**Goal of the exercise**
Scan the records and identify every line in which the string "code" occurs, then return those lines.

**Exercise inputs**
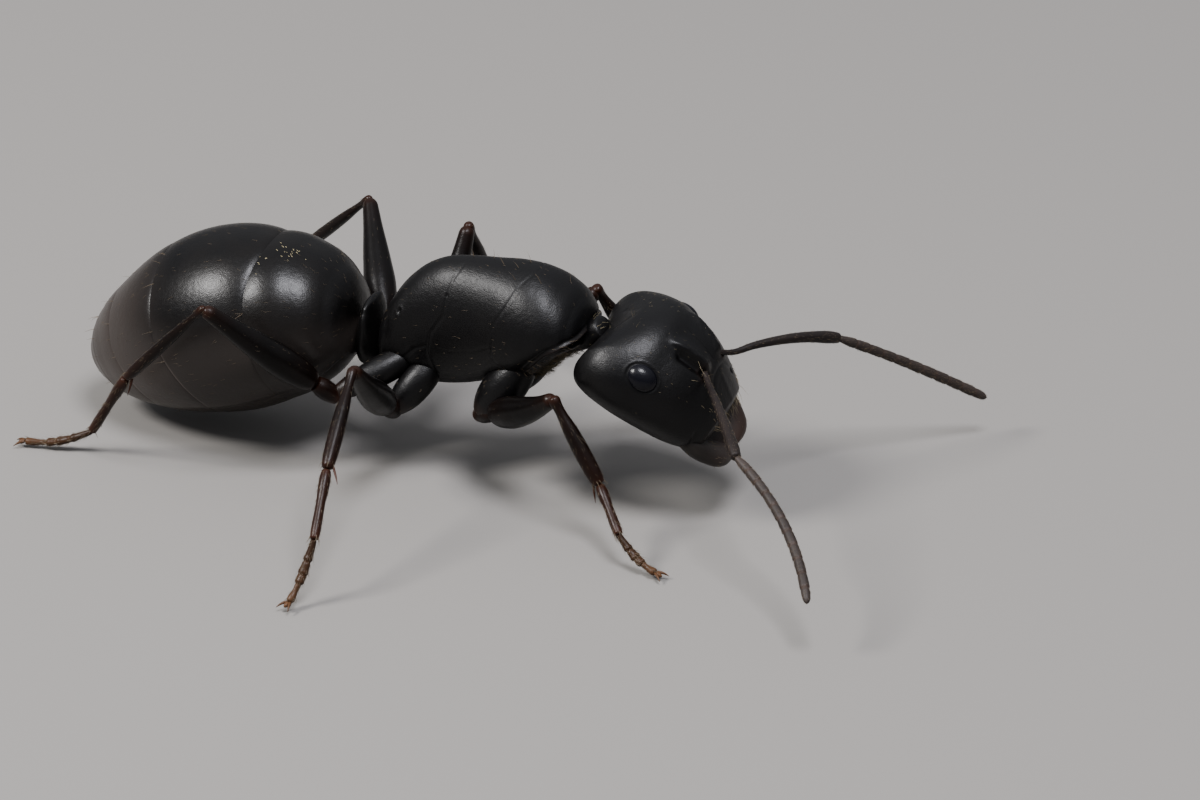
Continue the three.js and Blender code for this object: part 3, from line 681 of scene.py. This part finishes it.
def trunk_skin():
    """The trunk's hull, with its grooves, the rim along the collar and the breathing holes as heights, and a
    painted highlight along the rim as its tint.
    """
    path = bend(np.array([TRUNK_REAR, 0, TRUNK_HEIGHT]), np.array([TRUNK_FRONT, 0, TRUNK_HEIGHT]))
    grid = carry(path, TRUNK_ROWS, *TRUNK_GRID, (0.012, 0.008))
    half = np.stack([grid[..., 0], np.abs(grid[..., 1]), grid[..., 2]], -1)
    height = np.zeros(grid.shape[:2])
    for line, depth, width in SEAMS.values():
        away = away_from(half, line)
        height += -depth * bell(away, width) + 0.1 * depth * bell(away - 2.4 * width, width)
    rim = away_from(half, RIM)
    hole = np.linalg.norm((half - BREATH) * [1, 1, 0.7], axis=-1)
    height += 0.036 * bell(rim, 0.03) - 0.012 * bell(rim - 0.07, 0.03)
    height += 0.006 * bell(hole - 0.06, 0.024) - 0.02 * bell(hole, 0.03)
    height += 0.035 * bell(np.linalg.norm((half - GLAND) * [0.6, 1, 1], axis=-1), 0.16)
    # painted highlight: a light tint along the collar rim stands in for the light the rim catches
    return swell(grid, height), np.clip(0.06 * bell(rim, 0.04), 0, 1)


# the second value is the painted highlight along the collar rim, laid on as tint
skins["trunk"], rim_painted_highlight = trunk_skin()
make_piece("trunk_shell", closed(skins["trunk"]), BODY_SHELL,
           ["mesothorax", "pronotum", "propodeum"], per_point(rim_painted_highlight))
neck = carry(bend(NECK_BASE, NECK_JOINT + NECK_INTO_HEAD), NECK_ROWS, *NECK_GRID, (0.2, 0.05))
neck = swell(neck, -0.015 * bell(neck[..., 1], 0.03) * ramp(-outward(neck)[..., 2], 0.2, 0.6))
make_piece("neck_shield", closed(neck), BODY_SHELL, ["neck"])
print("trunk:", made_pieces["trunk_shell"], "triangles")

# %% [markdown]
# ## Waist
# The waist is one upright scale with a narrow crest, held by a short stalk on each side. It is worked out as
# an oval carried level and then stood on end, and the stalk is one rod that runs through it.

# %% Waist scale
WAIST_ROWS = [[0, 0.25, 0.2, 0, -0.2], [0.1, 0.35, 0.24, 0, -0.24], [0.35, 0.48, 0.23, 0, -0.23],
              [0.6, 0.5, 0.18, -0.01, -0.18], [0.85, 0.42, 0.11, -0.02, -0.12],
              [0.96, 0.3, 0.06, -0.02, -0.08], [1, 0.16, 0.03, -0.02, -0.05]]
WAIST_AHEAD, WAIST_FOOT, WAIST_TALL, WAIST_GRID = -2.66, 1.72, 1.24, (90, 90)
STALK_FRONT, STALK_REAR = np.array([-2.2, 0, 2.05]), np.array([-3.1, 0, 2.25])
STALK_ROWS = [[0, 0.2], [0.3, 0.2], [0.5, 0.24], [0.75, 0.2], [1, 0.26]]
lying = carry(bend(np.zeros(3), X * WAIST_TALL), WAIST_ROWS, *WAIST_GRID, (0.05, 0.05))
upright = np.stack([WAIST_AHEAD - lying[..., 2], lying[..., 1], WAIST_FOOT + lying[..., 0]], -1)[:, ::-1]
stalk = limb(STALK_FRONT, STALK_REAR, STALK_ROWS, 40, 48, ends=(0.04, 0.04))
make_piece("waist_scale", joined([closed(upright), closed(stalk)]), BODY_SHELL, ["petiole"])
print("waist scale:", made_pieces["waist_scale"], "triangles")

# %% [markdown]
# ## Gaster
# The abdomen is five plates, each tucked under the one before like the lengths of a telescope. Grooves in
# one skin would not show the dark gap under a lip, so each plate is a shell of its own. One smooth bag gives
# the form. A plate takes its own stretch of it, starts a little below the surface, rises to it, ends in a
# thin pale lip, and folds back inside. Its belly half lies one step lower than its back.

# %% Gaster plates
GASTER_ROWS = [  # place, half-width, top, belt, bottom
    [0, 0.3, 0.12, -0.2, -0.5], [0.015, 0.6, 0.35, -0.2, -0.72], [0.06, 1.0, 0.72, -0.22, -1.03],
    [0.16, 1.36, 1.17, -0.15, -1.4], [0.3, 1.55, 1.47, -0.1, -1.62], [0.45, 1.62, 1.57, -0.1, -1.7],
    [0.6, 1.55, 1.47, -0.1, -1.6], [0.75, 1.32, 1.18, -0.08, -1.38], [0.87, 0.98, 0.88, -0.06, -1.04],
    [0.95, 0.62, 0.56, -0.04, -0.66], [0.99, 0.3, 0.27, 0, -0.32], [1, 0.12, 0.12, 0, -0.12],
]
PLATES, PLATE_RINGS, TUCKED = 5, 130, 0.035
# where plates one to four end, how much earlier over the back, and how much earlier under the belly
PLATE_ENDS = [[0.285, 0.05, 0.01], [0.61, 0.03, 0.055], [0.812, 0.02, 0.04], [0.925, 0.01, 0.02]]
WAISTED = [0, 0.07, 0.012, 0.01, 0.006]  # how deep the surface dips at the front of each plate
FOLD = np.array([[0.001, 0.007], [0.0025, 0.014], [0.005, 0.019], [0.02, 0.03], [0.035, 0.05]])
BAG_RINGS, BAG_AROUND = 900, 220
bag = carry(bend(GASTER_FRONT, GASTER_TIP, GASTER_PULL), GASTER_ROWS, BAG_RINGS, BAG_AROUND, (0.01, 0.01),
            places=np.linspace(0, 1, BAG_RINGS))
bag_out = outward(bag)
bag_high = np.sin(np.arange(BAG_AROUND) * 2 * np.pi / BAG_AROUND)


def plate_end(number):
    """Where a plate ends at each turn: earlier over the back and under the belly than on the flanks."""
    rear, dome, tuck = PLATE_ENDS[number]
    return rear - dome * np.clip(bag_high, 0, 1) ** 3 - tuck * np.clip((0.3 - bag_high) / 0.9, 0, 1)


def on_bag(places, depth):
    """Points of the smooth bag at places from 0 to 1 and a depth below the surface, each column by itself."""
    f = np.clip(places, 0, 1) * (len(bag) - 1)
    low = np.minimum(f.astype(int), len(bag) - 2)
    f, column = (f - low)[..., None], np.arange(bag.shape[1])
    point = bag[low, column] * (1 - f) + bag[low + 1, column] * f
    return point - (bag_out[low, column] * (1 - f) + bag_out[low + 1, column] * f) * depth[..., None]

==

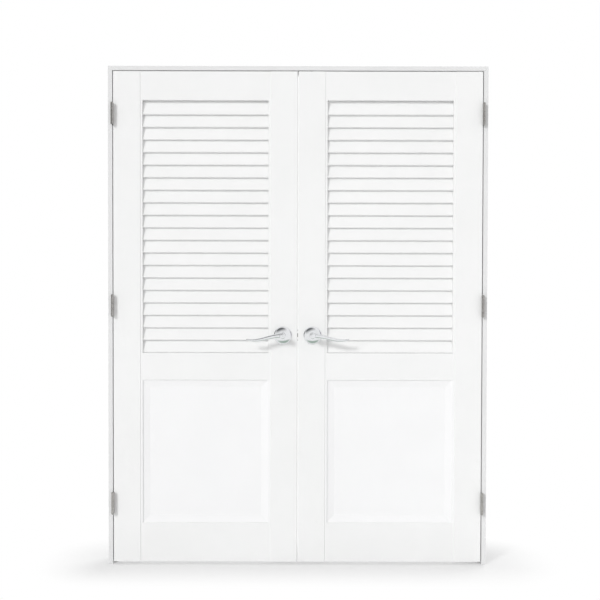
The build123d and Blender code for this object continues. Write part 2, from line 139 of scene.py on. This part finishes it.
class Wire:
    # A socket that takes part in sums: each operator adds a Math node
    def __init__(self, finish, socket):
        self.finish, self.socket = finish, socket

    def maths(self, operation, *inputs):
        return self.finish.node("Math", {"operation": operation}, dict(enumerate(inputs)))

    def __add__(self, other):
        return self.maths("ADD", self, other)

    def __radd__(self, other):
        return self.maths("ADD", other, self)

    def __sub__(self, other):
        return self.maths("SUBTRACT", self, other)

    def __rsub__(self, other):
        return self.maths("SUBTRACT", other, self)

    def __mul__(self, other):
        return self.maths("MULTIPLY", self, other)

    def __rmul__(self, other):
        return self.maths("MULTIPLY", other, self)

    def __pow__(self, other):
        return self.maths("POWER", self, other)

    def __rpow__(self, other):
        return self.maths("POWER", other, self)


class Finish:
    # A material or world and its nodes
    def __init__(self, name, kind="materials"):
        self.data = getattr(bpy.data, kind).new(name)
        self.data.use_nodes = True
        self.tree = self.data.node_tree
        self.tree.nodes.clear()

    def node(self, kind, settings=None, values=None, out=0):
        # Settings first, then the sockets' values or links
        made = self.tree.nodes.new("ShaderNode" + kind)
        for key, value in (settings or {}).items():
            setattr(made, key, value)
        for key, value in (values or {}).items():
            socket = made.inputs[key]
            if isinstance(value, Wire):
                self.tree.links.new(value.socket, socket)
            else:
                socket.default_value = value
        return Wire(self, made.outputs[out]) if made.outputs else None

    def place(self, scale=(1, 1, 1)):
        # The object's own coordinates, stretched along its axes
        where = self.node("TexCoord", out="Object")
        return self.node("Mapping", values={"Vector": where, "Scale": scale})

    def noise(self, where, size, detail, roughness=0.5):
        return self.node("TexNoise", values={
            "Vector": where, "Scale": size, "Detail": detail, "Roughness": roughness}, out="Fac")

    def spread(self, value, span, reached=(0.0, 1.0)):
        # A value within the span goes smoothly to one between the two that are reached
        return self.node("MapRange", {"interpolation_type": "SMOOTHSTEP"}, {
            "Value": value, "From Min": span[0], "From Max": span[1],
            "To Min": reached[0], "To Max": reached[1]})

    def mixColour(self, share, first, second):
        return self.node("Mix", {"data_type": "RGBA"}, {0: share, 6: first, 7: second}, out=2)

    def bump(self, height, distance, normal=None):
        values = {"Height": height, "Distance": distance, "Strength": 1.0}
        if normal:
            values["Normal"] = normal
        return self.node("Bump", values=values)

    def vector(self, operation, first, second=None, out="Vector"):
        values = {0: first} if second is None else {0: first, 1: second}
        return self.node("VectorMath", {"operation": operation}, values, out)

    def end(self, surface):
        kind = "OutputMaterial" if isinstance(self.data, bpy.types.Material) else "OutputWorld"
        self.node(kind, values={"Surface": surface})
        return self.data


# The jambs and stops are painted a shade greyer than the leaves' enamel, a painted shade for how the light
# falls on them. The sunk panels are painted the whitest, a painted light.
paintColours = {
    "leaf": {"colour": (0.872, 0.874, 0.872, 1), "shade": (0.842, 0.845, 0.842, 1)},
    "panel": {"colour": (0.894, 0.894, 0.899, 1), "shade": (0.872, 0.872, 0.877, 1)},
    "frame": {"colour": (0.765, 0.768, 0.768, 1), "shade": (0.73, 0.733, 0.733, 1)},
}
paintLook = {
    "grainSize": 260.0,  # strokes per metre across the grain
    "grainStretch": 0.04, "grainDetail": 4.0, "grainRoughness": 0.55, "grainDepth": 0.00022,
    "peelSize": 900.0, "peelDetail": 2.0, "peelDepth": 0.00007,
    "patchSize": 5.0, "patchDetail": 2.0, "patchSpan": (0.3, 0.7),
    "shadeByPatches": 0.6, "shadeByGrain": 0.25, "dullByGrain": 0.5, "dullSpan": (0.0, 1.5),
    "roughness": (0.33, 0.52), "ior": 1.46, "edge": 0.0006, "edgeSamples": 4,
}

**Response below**
Continue the three.js and Blender code for this object: part 3, from line 681 of scene.py. This part finishes it.
The build123d and Blender code for this object continues. Write part 2, from line 139 of scene.py on. This part finishes it.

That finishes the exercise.